Obama’s indecisiveness forced by counterplan will bring republican attack- empirical proof
Mead 10 (Walter Russell, he Henry A. Kissinger senior fellow for U.S. foreign policy at the Council on Foreign Rel, Foreign Policy, http://www.foreignpolicy.com/articles/2010/01/04/the_carter_syndrome , Jan/Feb 10) ET
In recent history, Jeffersonian foreign policy has often faced attacks from all the other schools of thought. Kissinger's policy of détente was blasted on the right by conservative Republicans who wanted a stronger stand against communism and on the left by human rights Democrats who hated the cynical regional alliances the Nixon Doctrine involved (with the shah of Iran, for example). Carter faced many of the same problems, and the image of weakness and indecision that helped doom his 1980 run for re-election is a perennial problem for Jeffersonian presidents. Obama will have to leap over these hurdles now, too.
And, attempts to listen to other nations when determining foreign policy undermines Obama’s legitimacy worldwide
Mead 10 (Walter Russell, he Henry A. Kissinger senior fellow for U.S. foreign policy at the Council on Foreign Rel, Foreign Policy, http://www.foreignpolicy.com/articles/2010/01/04/the_carter_syndrome , Jan/Feb 10) ET
It is not only Americans who will challenge the new American foreign policy. Will Russia and Iran respond to Obama's conciliatory approach with reciprocal concessions -- or, emboldened by what they interpret as American weakness and faltering willpower, will they keep pushing forward? Will the president's outreach to the moderate majority of Muslims around the world open an era of better understanding, or will the violent minority launch new attacks that undercut the president's standing at home? Will the president's inability to deliver all the Israeli concessions Arabs would like erode his credibility and contribute to even deeper levels of cynicism and alienation across the Middle East? Can the president execute an orderly reduction in the U.S. military stake in Iraq and Afghanistan without having hostile forces fill the power vacuum? Will Venezuelan leader Hugo Chávez be so impressed with American restraint under Obama that he moderates his own course and ceases to make anti Yanquismo a pillar of his domestic and international policy? Will other countries heed the president's call to assume more international responsibility as the United States reduces its commitments -- or will they fail to fulfill their obligations as stakeholders in the international system? A Jeffersonian policy of restraint and withdrawal requires cooperation from many other countries, but the prospect of a lower American profile may make others less, rather than more, willing to help the United States.

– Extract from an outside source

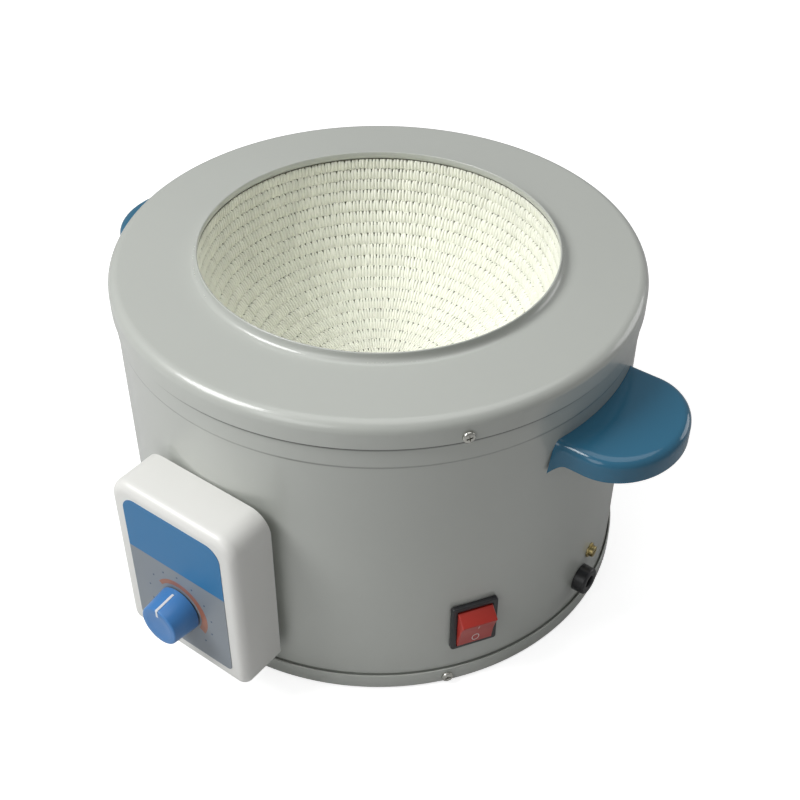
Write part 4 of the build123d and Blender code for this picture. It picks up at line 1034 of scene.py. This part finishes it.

And, obama must back up his foreign policy goals or be viewed as a liar
Mead 10 (Walter Russell, he Henry A. Kissinger senior fellow for U.S. foreign policy at the Council on Foreign Rel, Foreign Policy, http://www.foreignpolicy.com/articles/2010/01/04/the_carter_syndrome , Jan/Feb 10) ET
Obama may well believe what he said in his inaugural speech -- "we reject as false the choice between our safety and our ideals" -- but as any president must he is already making exactly those tradeoffs. Why else refuse to meet the Dalai Lama? Why else pledge support to the corrupt regime of President Hamid Karzai in Afghanistan or aid Pakistan despite the dismal track record of both the civil and military arms of the Pakistani government when it comes to transparent use of U.S. resources? Did the administration not renew its efforts to build a relationship with the regime in Tehran even as peaceful democratic protesters were being tortured and raped in its jails? Is Obama not taking "incentives" to Khartoum, a regime that has for more than a decade pursued a policy in Darfur that the U.S. government has labeled genocidal?

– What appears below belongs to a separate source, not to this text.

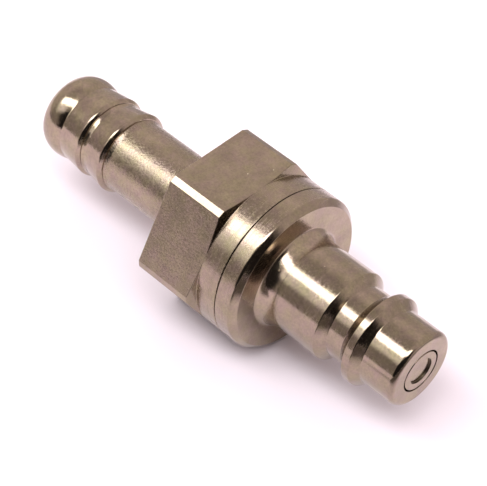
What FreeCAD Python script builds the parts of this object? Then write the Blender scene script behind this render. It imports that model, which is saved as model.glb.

And obama must abandon his compromising ways or risk political opposition
Mead 10 (Walter Russell, he Henry A. Kissinger senior fellow for U.S. foreign policy at the Council on Foreign Rel, Foreign Policy, http://www.foreignpolicy.com/articles/2010/01/04/the_carter_syndrome , Jan/Feb 10) ET
It is hard to reconcile the transcendent Wilsonian vision of America's future with a foreign policy based on dirty compromises with nasty regimes. If the government should use its power and resources to help the poor and the victims of injustice at home, shouldn't it do something when people overseas face extreme injustice and extreme peril? The Obama administration cannot easily abandon a human rights agenda abroad. The contradiction between the sober and limited realism of the Jeffersonian worldview and the expansive, transformative Wilsonian agenda is likely to haunt this administration as it haunted Carter's, most fatefully when he rejected calls to let the shah of Iran launch a brutal crackdown to remain in power. Already the Wilsonians in Obama's camp are muttering darkly about his failure to swiftly close the Guantánamo prison camp, his fondness for government secrecy, his halfhearted support for investigating abuses of the past administration, and his failure to push harder for a cap-and-trade bill before the Copenhagen summit.
And, lack of strong action by obama will cause discontent
Mead 10 (Walter Russell, he Henry A. Kissinger senior fellow for U.S. foreign policy at the Council on Foreign Rel, Foreign Policy, http://www.foreignpolicy.com/articles/2010/01/04/the_carter_syndrome , Jan/Feb 10) ET
Over time, these rumblings of discontent will grow, and history will continue to throw curveballs at him. Can this president live with himself if he fails to prevent a new round of genocide in the Great Lakes region of Africa? Can he wage humanitarian war if all else fails? Can he make these tough decisions quickly and confidently when his closest advisors and his political base are deeply and hopelessly at odds?